An analysis of the accumulated correlation fields shows scattering of the standard sample points and a regular increase in the values of the accumulated correlation for whole core samples. This information is of value for describing filtration processes over this range, thus affecting the quality of the obtained regression equation for a whole core samples expressed in the correlation coefficient of 0.95.

In general, the accumulated correlation for whole core samples is located higher and shows a higher correlation value, thus demonstrating a large-scale effect for the filtration parameters and reliably describing the physical and hydrodynamic processes occurring in a reservoir with moving fluids. It should be noted that the manifestation of the scale effect was established even in a relatively small sample batch.

Conclusion

The performed linear discriminant analysis allowed us to solve a practical problem of dividing the D3fm object of Tedinskoye oil field by the type of productive sediment reservoir.

For the first time in permeability studies, it is proposed to conduct space zoning during the selection of core samples so that the void structure and the scale effect could be taken into account. The results of such studies provide more detailed physical and hydrodynamic characteristics of a reservoir, thus facilitating with the calculation of reserves and preparation of project documentation.

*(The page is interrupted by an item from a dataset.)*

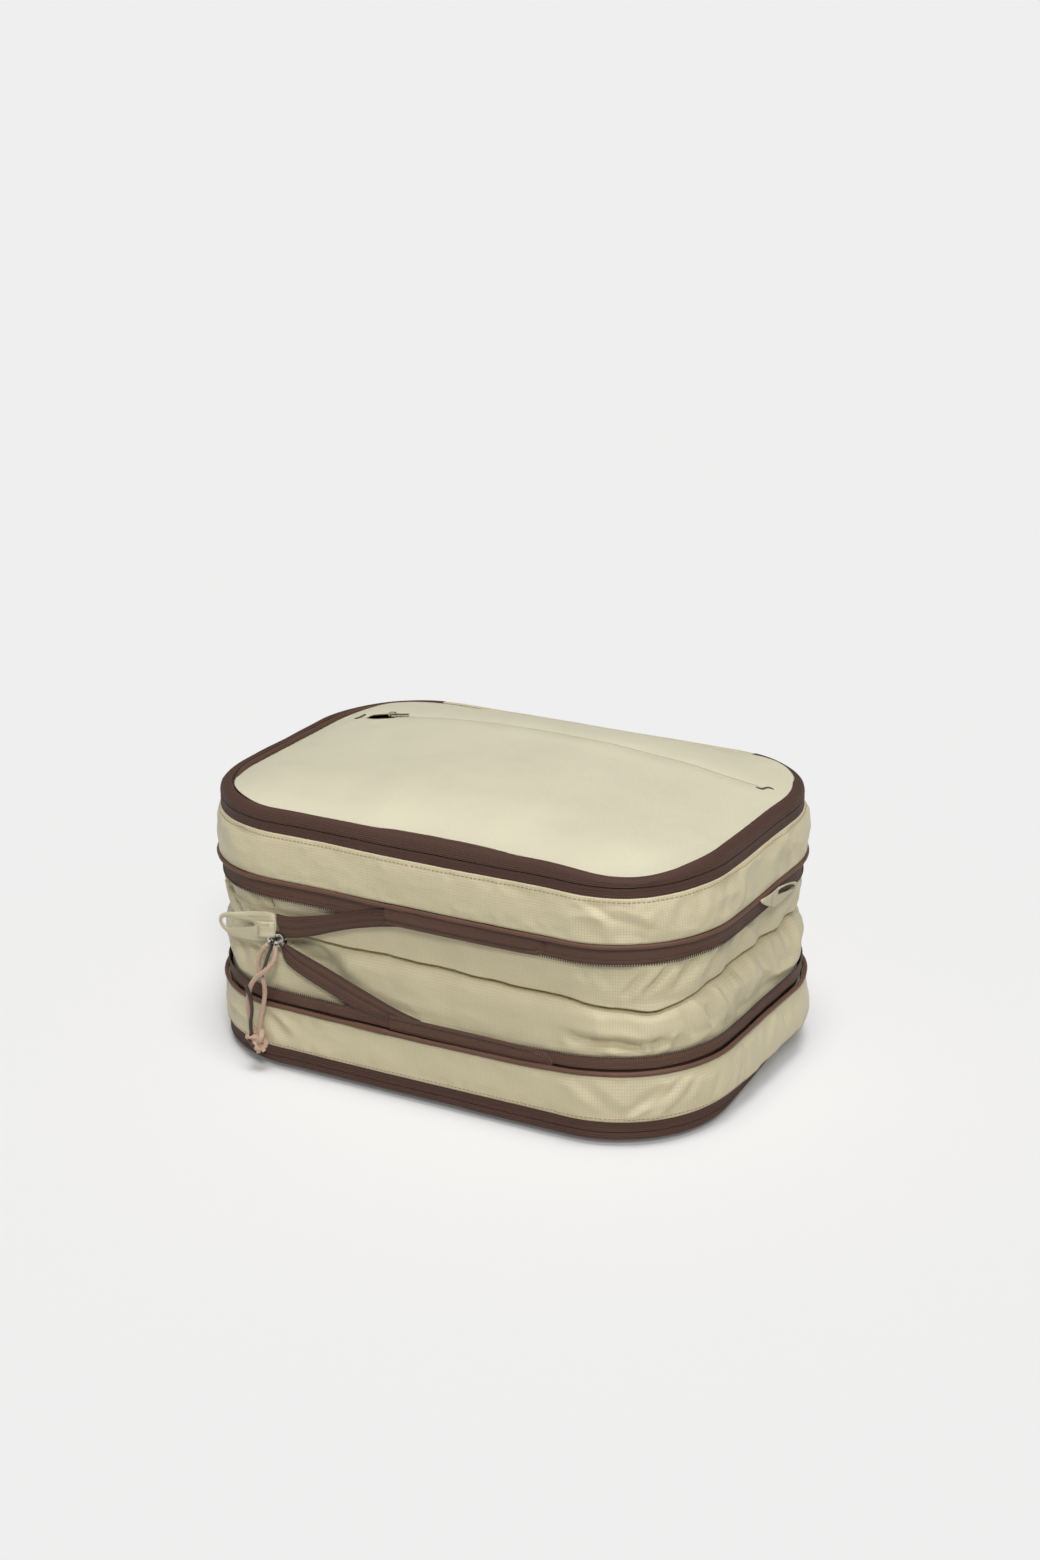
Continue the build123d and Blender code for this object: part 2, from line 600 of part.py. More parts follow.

The conducted analysis of the results of physical and hydrodynamic studies has confirmed the significance of the scale effect in studying the porosity and permeability properties of complex reservoirs. It is shown that the void structure has a pronounced effect on the value of residual water-oil saturation.

The feasibility of using whole core samples is substantiated, taking into account the quantitative measure of the scale effect differentiated over a wide range of porosity and permeability, when determining the boundary values of porosity for carbonate deposits of the D3fm object of the Tedinskoye oil field.

The obtained results show that the calculation of geological and recoverable reserves should take into account both the scale effect and the structural features of the void.